Situated within a few miles of Pinson Mounds, Middle Fork has also produced several sites for Native American artifacts such as arrow heads, drills, scrapers, and pieces of pottery.

=== Role in the Civil War ===
During the Civil War, Middle Fork furnished men to several Tennessee Confederate infantry regiments: 13th, 27th, 51st, 52nd, and Browns 55th; and several cavalry regiments: 18th Newsom's and Wilson's 21st. Henry Carver, buried at Middle Fork Primitive Baptist Church, was the first casualty during the War.

Although no major skirmish or battle occurred at Middle Fork, the Skirmish at nearby Clarks Creek, Tennessee on September 23, 1863, led to a small occurrence near the community. Several rifles were left behind and the Union soldiers took them to the blacksmith shop and bent the barrels, and then threw them into a ditch. A skirmish, one mile north of Jacks Creek on September 12, 1863, was also one mile south of Middlefork near Unity Baptist Church. There was also one-day battle one mile south of Jacks Creek on December 23, 1863. All three of these events involved men from Middlefork in Wilson's 21st Tennessee Cavalry and Newsom's 18th Tennessee Cavalry.

The old town, consisting of a store, mill, and several houses, was located on each side of the Mill Creek Bridge, about one mile north of the current town. It was burned by the 6th Tennessee Union Cavalry under Col. Fielding Hurst on March 9, 1864. The post office was then moved to Dr. Arnold's store, which was near the corner of Middlefork Road (The Jackson-Saltillo Road) and Highway 22A (The Lexington-Purdy Road). Also on March 9, 1864, was the brutal murder of Lt. J. W. Dodds, who was on furlough from his unit, by a group from the 4th, 6th, and 7th Tennessee US Cavalries (Official Records War of the Rebellion, Serial 059 Page 0118 Chapter XLIV. CORRESPONDENCE, ETC.-UNION) "The murders committed are as follows: Lieutenant Willis Dodds, Company F, Colonel Newsom's regiment Tennessee volunteers, Forrest's command, under orders from his commanding officers, collecting his command, was arrested at the residence of his father in Henderson County, Tenn., on or about the 9th of March, 1864, by the command of Colonel Thornburgh, of the Federal army, on their march through this portion of the State eastward, and put to death by torture."Private Silas Hodges, a scout, acting under orders from Colonel Tansil, states that he saw the body of Lieutenant Dodds very soon after his murder, and that it was most horribly mutilated, the face having been skinned, the nose cut off, the under jaw disjointed, the privates cut off, and the body otherwise barbarously lacerated and most wantonly injured, and that his death was brought about by the most inhuman process of torture." Dodds is buried at Unity Baptist Church Cemetery, 2.5 miles south of Middle Fork. Units involved in the foray where Thornburgh's 4th Tenn. US Cavalry, Hurst's 6th Tenn US Cavalry, and Hawkin's 7th Tenn US Cavalry. On March 2, 1872, the Whig-Tribune of Jackson, Tennessee, mentioned that Johnson and Wiley Bowman, from the 7th Tenn US Cavalry, had been arrested in Missouri on the murder and jailed in Jackson, Tennessee, and were sent to Lexington, Tennessee for trial.
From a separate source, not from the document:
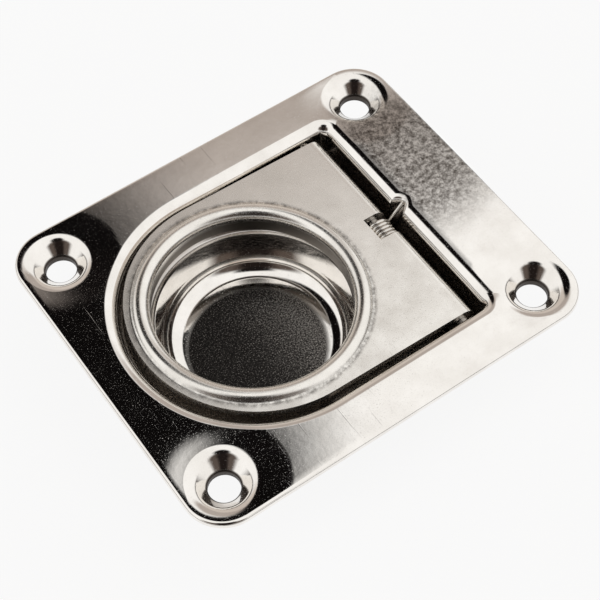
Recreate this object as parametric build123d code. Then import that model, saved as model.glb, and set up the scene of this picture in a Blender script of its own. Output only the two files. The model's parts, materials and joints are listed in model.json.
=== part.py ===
from build123d import *
import os
from math import acos, atan2, cos, degrees, hypot, radians, sin, sqrt, tan

# Spring-closed flush lift ring for a hatch or locker lid, pressed from polished
# stainless sheet.  Millimetres.  The plate lies flat: +Z is out of the deck,
# +X points at the hinge, and the origin is the middle of the four screw holes
# on the flange's underside.

# ---- lift ring: one pressing -----------------------------------------------------
ring_sheet = 1.3             # thickness of the flap
finger_hole_r = 16.9
bead_round = 1.6             # roll from the bead's crest into the collar
bead_rise = 0.85             # crest above the flap
bead_width = 1.8             # crest out to the flat of the flap
flap_rim = 1.7               # flat left beside the bead
flap_length = 26.0           # centre of the flap's round end to the hinge axis
flap_edge_round = 0.3
flap_gap = 0.9               # between the flap and the recess wall
flap_sink = 1.05             # flange top down to the flap, over the hinge
ring_shift = 0.9             # finger hole's centre past that of the flap's round end
closed_tilt = 2.0            # the ring's end lies a little proud when shut
seat_gap = 0.3               # collar lip above the cup's mouth when shut
hinge_roll = 268.0           # how far round the pin the sheet is rolled, degrees

# ---- hinge pin -------------------------------------------------------------------
pin_d = 2.5
pin_play = 0.05              # radial, inside the roll
pin_head_proud = 0.2         # peened end, past the pin's radius
pin_head_height = 0.6
barrel_gap = 1.5             # hinge roll to the wall behind it
trough_gap = 0.35            # hinge roll to the trough's floor

# ---- base plate: one pressing ----------------------------------------------------
sheet = 1.2                  # thickness of the base plate
side_flange = 9.6            # recess wall to the plate's edge, each side
tip_flange = 7.4             # the same beyond the round end
hinge_flange = 15.6          # the same behind the hinge
plate_corner = 7.0           # plan radius of the flange corners
plate_edge_round = 0.7       # blanked top edge, rounded by polishing

hole_inset_x = 7.3           # screw hole centres in from the plate's edges
hole_inset_y = 7.5
screw_hole_d = 5.2
dimple_d = 11.2              # where the dimple's lip leaves the flange
dimple_lip_round = 1.6
dimple_drop = 3.6            # flange top to the pierced end of the dimple
countersink_half_angle = 45.0

recess_corner = 1.2          # plan radius of the two hinge-side corners
shoulder_round = 2.2         # convex bend from flange to wall
floor_round = 1.0            # bend from wall to floor
pan_depth = 4.1              # flange top to the floor round the cup
step_gap = 2.1               # hinge roll to where that floor bends into the trough
step_slope = 60.0            # slope of the step, degrees
step_round = 1.6             # both bends of the step

cup_shift = 0.3              # cup's centre past that of the recess's round end
cup_depth = 13.5             # flange top to the cup's floor
cup_mouth_margin = 2.4       # finger hole to where the floor starts to bend into the cup
cup_mouth_round = 3.0
cup_taper = 4.0              # draft of the cup's wall, degrees
cup_floor_round = 4.0

# ---- torsion spring and the places that hold it ------------------------------------
wire_d = 0.7
coil_pitch = 0.74
coil_r = 2.1                 # to the middle of the wire
coil_turns = 5               # whole turns that show in the window
window_width = 5.0           # window cut through the hinge roll
window_y = 0.25              # middle of the window
window_reach = 2.1           # window's edge in the flap, before the hinge axis
leg_relief = 1.1             # extra width of the window below the pin
wall_leg_inset = 1.0         # wall leg in from the window's edge
wall_leg_run = 1.55          # leg's end past the inner face of the wall
wall_leg_sink = 0.85         # leg's end below the flange top
ring_leg_angle = 200.0       # where the other leg leaves the coil
ring_leg_bend = 1.2
ring_leg_length = 4.0
notch_r = 2.3                # dent for the wall leg, at the flange top
notch_depth = 4.6
notch_offset = 0.2           # dent's axis past the inner face of the wall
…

Private Wiley M. Crook, Co. I, 13th Tennessee Infantry, captured the national colors of the 57th Indiana Infantry Regiment at the Battle of Franklin, November 30, 1864, and returned them to the unit at their reunion in Kokomo, Indiana on September 23, 1885.

After the war, the first Confederate Veteran's reunion for local Henderson County soldiers was held in August 1883 by Lt. J. C. Dodds (Vol 12, 1903, p. 451, Confederate Veteran Magazine) and was continued for many years.

=== Schools ===
Middle Fork and Big Springs Schools were started in 1877, and a black school, Joyner's Grove, in 1908. Middle Fork School moved in 1895 to the current site. The present building was erected in 1920 and was closed during County consolidation in 1960. The cotton gin closed in the late 1980s, as well as the last store.

=== Religion ===
Religious life in the community is served by Unity Baptist Church (1848), Middlefork Road Baptist Church, Old Jacks Creek Baptist Church, and Palestine Cumberland Presbyterian Church.

=== Tornadoes ===
Middlefork was devastated by a EF5 tornado on the night of March 21–22, 1952, and again by an EF1 tornado on March 27, 2021.

=== Notable people ===
- Randall Wallace Screenwriter (author of Braveheart)
In his biography, Living the Braveheart Life, Wallace has several chapters on his great-grandparents from Lizard Lick, Jake and Mollie Rhodes. His father, Thurman Wallace, was born here, the son of Lena Rhodes and Jesse Wallace.